Email Authentication and Mailing Lists Haven’t Worked Well Together Until Now

DMARC and email lists: BFFs at last. Photo source: Pixabay

One of the most common technical concerns we hear about email authentication through DMARC is that it doesn’t work with mailing lists.

The objection has some merit. Email messages that get forwarded by a mailing list will fail SPF authentication, because, to the receiving mail server, the most immediate sender (the list) doesn’t match any of the domains listed in the originating domain’s SPF record.

Similarly, a DKIM signature attached to a message will fail if the mailing list modifies the body of the message or any of the signed headers (for instance, by rewriting the subject line of the message to add a prefix for the mailing list), because then the content of the message no longer matches the cryptographically signed hash of the original message.

And messages failing SPF and DKIM will also fail DMARC authentication.

The problem is not just hypothetical: Shortly after Yahoo rolled out DMARC enforcement in 2014, many mailing list operators found that every Yahoo address was bouncing — because the messages were failing DMARC authentication.

Fortunately, there is now a way to address these issues: With a new standard called Authenticated Received Chain, or ARC for short.

ARC conveys authentication results from hop to hop, allowing each server in a series of forwarders (such as a mailing list server) to authenticate an incoming message and then add its “endorsement” of that authentication to the forwarded message.

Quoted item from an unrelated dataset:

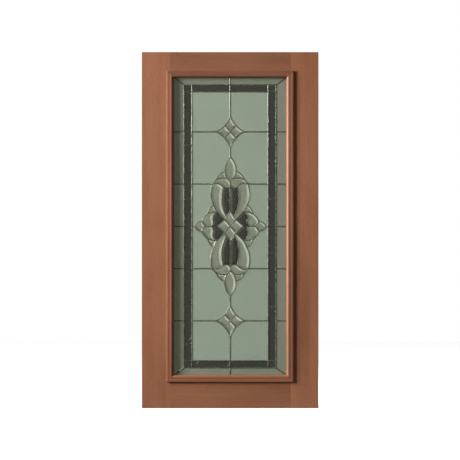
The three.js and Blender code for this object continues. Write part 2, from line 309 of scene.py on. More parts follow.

The receiving server can choose to trust the message or not, and make a delivery decision, by examining the cumulative reputation of the senders who have signed the message at each hop in its journey to that point. It’s also possible to examine each of the authentication steps along the way to reconstruct the authentication chain.

ARC allows mailing lists to modify the messages they forward (by adding a list-specific prefix to the subject line, for instance) without fear that this will cause the messages to fail authentication when they arrive.

The ARC standard is in a nearly-final state, with two RFCs in progress with the IETF, awaiting what we believe will be only minor changes. (See the proposed RFC for the ARC Protocol, and a second one for recommended usage of ARC.) Meanwhile, several large providers of email services have already started getting ready to use ARC. Google, for instance, is already adding headers indicating ARC authentication status to the messages it receives in Gmail.

Valimail is contributing to the ARC standard and has also set up an ARC test suite that interested parties can use to validate their ARC implementations. We are also working with the makers of Mailman, one of the world’s largest software packages for managing mailing lists, to get it ARC-ready (meaning that a future release of the Mailman software will include the ability to add ARC signatures to messages).

In short, ARC is close to deployment-ready and momentum is building behind the standard. The standard is close to final and there’s a complete suite of ARC software just around the corner. Major email gateways should start looking for ARC patches to their existing software, or start checking ARC headers themselves and, when forwarding messages, adding ARC signatures.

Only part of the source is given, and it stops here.